Written task
Render every entry verbatim.

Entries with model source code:
↓
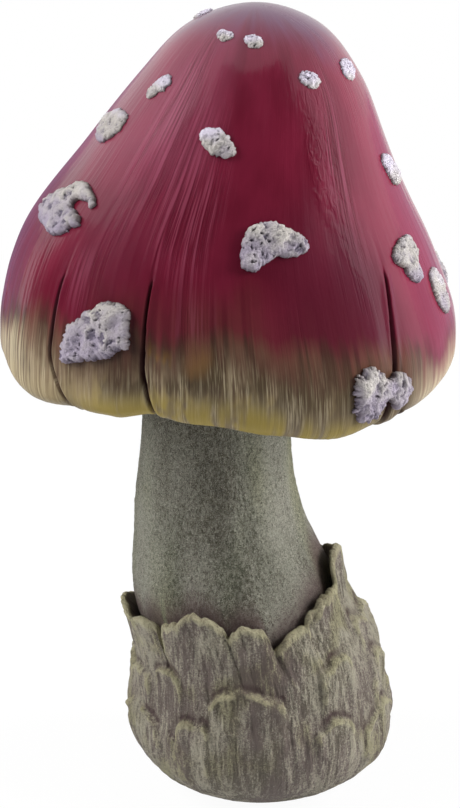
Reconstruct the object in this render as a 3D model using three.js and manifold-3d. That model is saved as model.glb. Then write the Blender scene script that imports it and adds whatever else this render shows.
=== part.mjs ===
// Fly agaric figurine: a cast toadstool ornament, in millimetres, +Z up.
// The origin is the centre of the flat foot, and the front of the object faces -Y.
// Bearings are degrees round the vertical, 0 along +X and -90 towards the front.
import * as THREE from "three";
import { mergeVertices } from "three/addons/utils/BufferGeometryUtils.js";
import Module from "manifold-3d";

const wasm = await Module();
wasm.setup();
const { clamp, degToRad, lerp, radToDeg, smoothstep } = THREE.MathUtils;

// Clearance left for adhesive between pieces that are bonded to each other
const glueGap = 0.4;

// Cap: a bell whose rim stands at rimHeight and whose crown leans to one side of it
const rimHeight = 215.5;
const capRadius = 104.5;
const capDepth = 162;
const capWall = 7;
const capShift = -15;
const lipWidth = 13;
const lipHeight = 26;
const lipBevel = 1.5;
const splitDepth = 4.5;
const splitProud = 2;

// Share of the cap's depth above which its lobes don't change the plain bell
const lobeStart = 0.36;

// A split is narrow and shallow at its top: its width and depth there, as shares of those at the rim.
// Its hook ends at a share of the outline.
const splitTopWidth = 0.2;
const splitTopDepth = 0.3;
const splitHookEnd = 0.84;

// Sideways lean of the cap's middle line at shares of its depth, crown first
const capLean = [
  [0, 12.4],
  [0.19, 9.9],
  [0.37, 4.2],
  [0.55, -1.2],
  [0.7, -1.8],
  [0.87, 0],
  [1, 0],
];

// Outline of the cap from the crown down to the underside of its lip, as shares of radius and depth
const capOutline = [
  [0.278, 0.056],
  [0.474, 0.197],
  [0.675, 0.414],
  [0.876, 0.63],
  [0.979, 0.815],
  [1, 0.92],
  [0.988, 0.972],
  [0.945, 0.997],
  [0.9, 1],
];

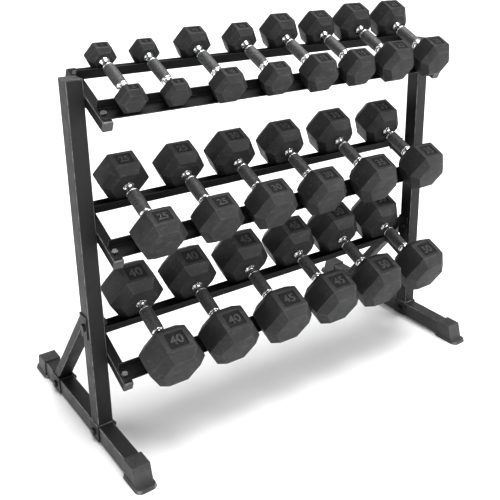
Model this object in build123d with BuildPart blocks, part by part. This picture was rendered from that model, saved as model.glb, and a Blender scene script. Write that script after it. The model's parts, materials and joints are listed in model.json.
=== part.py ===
↑
Finished answer
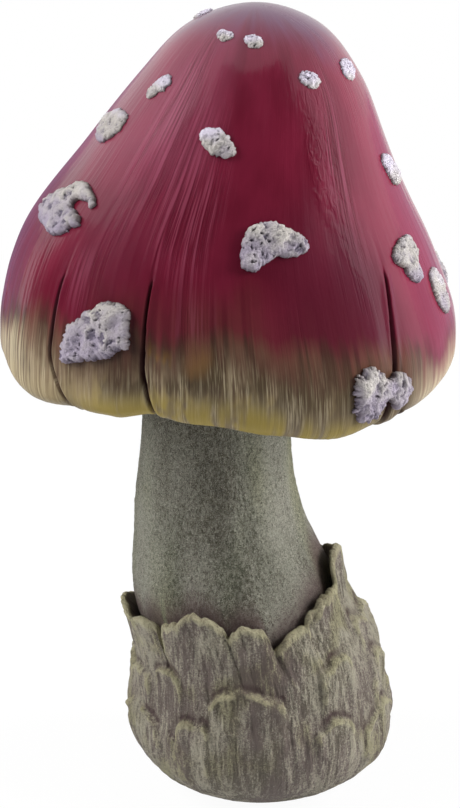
Reconstruct the object in this render as a 3D model using three.js and manifold-3d. That model is saved as model.glb. Then write the Blender scene script that imports it and adds whatever else this render shows.
=== part.mjs ===
// Fly agaric figurine: a cast toadstool ornament, in millimetres, +Z up.
// The origin is the centre of the flat foot, and the front of the object faces -Y.
// Bearings are degrees round the vertical, 0 along +X and -90 towards the front.
import * as THREE from "three";
import { mergeVertices } from "three/addons/utils/BufferGeometryUtils.js";
import Module from "manifold-3d";

const wasm = await Module();
wasm.setup();
const { clamp, degToRad, lerp, radToDeg, smoothstep } = THREE.MathUtils;

// Clearance left for adhesive between pieces that are bonded to each other
const glueGap = 0.4;

// Cap: a bell whose rim stands at rimHeight and whose crown leans to one side of it
const rimHeight = 215.5;
const capRadius = 104.5;
const capDepth = 162;
const capWall = 7;
const capShift = -15;
const lipWidth = 13;
const lipHeight = 26;
const lipBevel = 1.5;
const splitDepth = 4.5;
const splitProud = 2;

// Share of the cap's depth above which its lobes don't change the plain bell
const lobeStart = 0.36;

// A split is narrow and shallow at its top: its width and depth there, as shares of those at the rim.
// Its hook ends at a share of the outline.
const splitTopWidth = 0.2;
const splitTopDepth = 0.3;
const splitHookEnd = 0.84;

// Sideways lean of the cap's middle line at shares of its depth, crown first
const capLean = [
  [0, 12.4],
  [0.19, 9.9],
  [0.37, 4.2],
  [0.55, -1.2],
  [0.7, -1.8],
  [0.87, 0],
  [1, 0],
];

// Outline of the cap from the crown down to the underside of its lip, as shares of radius and depth
const capOutline = [
  [0.278, 0.056],
  [0.474, 0.197],
  [0.675, 0.414],
  [0.876, 0.63],
  [0.979, 0.815],
  [1, 0.92],
  [0.988, 0.972],
  [0.945, 0.997],
  [0.9, 1],
];

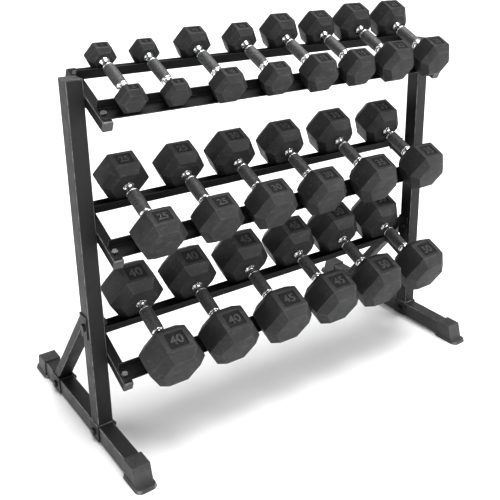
Model this object in build123d with BuildPart blocks, part by part. This picture was rendered from that model, saved as model.glb, and a Blender scene script. Write that script after it. The model's parts, materials and joints are listed in model.json.
=== part.py ===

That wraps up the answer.